Un avis partagé par les
représentants syndicaux de la PJJ. Cécile Rouibah, secrétaire régionale CGT
PJJ-Justice Ile-de-France et Outre-Mer, dénonce une loi « répressive à
l’encontre du développement de l’enfant, qui a besoin de temps pour se
construire ».
« Si la loi passe,
les audiences vont se multiplier et les incarcérations augmenter, craint
l’éducatrice. Un enfant ne peut pas comprendre les sanctions. Tous les
professionnels s’accordent pour dire que sans éducation, on n’obtient rien. Le
terrain n’a pas été consulté, on ne nous écoute plus, au profit de textes
pensés pour remporter des voix aux élections ».
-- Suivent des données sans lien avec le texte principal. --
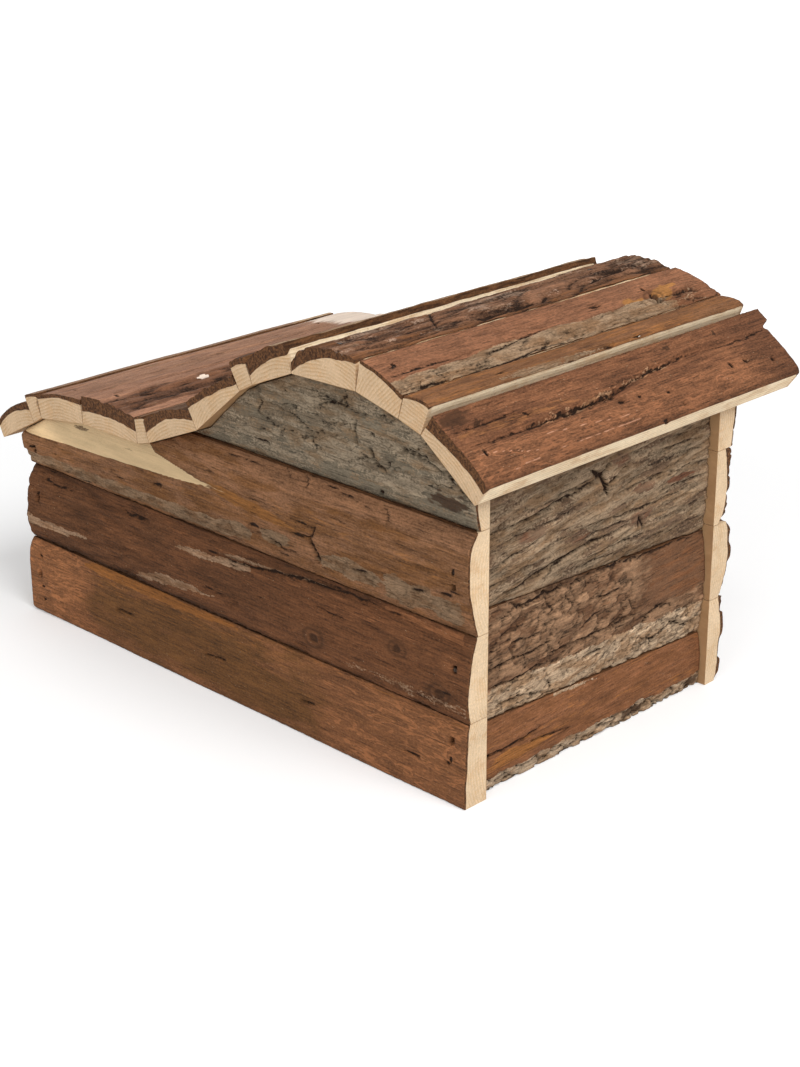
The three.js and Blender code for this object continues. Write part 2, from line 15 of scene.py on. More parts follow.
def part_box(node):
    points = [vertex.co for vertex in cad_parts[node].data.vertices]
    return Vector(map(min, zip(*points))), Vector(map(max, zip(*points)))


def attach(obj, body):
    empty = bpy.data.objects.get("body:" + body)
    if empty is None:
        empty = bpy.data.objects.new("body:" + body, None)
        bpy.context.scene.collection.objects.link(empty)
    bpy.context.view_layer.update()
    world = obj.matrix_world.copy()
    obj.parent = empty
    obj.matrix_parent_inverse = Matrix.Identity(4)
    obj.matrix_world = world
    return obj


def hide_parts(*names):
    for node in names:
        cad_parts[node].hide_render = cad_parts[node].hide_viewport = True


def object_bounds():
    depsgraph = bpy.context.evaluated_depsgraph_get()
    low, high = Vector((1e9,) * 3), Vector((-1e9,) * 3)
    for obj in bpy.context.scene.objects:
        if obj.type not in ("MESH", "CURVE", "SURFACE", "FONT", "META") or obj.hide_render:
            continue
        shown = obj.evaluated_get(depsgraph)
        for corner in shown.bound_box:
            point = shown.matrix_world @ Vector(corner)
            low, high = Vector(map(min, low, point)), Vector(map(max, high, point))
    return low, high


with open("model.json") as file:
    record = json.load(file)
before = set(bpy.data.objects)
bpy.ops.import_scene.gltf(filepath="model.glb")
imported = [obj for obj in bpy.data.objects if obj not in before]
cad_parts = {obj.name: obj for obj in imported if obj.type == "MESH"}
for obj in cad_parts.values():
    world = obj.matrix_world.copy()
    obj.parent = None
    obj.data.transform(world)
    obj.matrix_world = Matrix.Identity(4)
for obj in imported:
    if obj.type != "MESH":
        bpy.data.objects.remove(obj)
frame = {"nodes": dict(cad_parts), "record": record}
cad_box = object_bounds()

MM = 0.001

# The camera, fitted to the straight edges of the photographed walls and roof.
CAMERA_PLACE = (-629.9, 626.6, 404.9)
CAMERA_AZIMUTH = 224.717
CAMERA_ELEVATION = 21.878
CAMERA_ROLL = -0.218
FOCAL_PIXELS = 2052.8
PHOTO_HEIGHT = 1067
SENSOR = 36.0
CLIPPING = (0.05, 40)

# The grid of a bark face, and the steps down its sawn sides.
SPACING = 0.8
WOOD_SHARES = (0.5, 0.97, 1.0)

# The gap under the roof, the thinnest board, and a first guess of a board's thickness, mended in rounds.
SEAT_GAP = 0.4
THINNEST = 0.2
TYPICAL_THICKNESS = 8.0
THICKNESS_ROUNDS = 5

# How closely two equal measures of a CAD board agree, and the least length and thickness of a strip.
ROUNDING = 0.02
SHORTEST_FLAT = 1.0
LOWEST_TOP = 0.5

# Rays that measure the CAD boards' bark sides.
RAY_LENGTH = 40
RAY_STEP_ALONG = 1.6
RAY_STEP_ACROSS = 0.9
RAY_MARGIN_ALONG = 0.3
RAY_MARGIN_ACROSS = 0.2
FACING = 0.62
BRAD_MARGIN = 2.6
WIDEST_FURROW = 7.2

# How far from a split the bark still knows of it, and how far inside it.
SPLIT_REACH = 3.0
SPLIT_DEPTH = 0.4

# The size of the chips that break the bark's border, and how far from the border they are felt.
CHIP_SIZE = 2.2
CHIP_REACH = 1.2

# The bark at the sawn sides: its least thickness, its greatest share, and how far in the ends' bark goes.
THINNEST_BARK = 0.15
BARK_SHARE = 0.8
END_REACH = 3.0

# The depth at which a CAD board's own furrows begin to darken with painted shade and to split, and how the
# painted shade deepens.
FURROW_START = 0.3
FURROW_SPLIT = 1.15
FURROW_SHADE = 0.55
FURROW_SOFT = 1.2

# How many seeds there are, and how many places, this far apart, the materials' noise is read at.
SEEDS = 9973
NOISE_PLACES = 97
NOISE_STEP = 13.0

# The plane over the rear wall on which its recipes' places lie, as the camera sees them.
RECIPE_PLANE = 100.5

# The doorway in the front wall.
DOORWAY_HEIGHT = 86

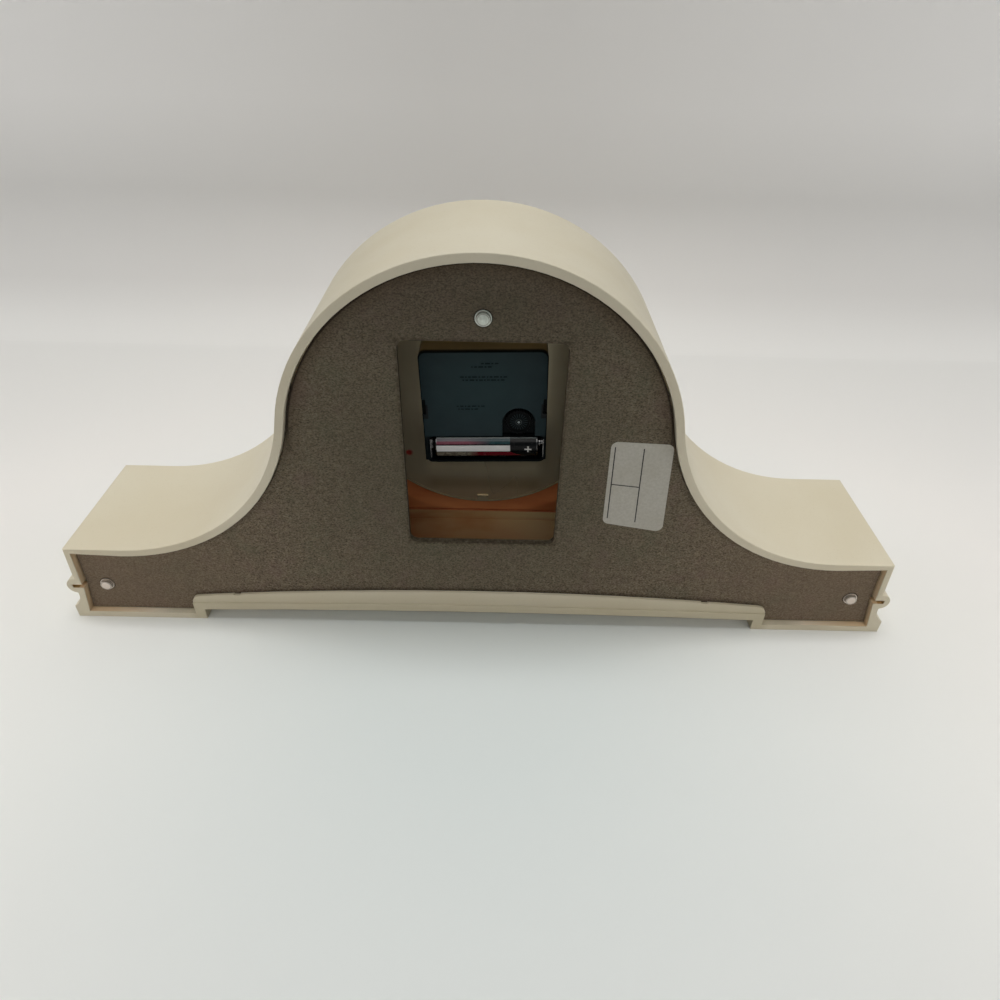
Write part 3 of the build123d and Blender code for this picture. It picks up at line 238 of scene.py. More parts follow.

Cécile Rouibah évoque elle aussi
le Code de justice pénale des mineurs, dont les conséquences sur les agents du
ministère de la Justice ont été directes, selon elle : « Les
moyens n’ont pas suivi. On passe beaucoup moins de temps avec les mineurs et
leurs familles. Il y a eu beaucoup de départs d’éducateurs, et une perte de
sens générale se ressent dans notre profession. »
La secrétaire régionale
s’interrompt pour lancer à un groupe d’adolescentes, intriguées par la
manifestation : « Vous avez quel âge ? 16 ans ? C’est
pour vous qu’on se bat ! Vous, qui pourrez peut-être bientôt aller en
prison si vous volez une brosse à dents ! » « Merci,
alors ! » répond une jeune fille.
Les débats sur le texte se
poursuivent ce mardi 6 mai en commission mixte paritaire.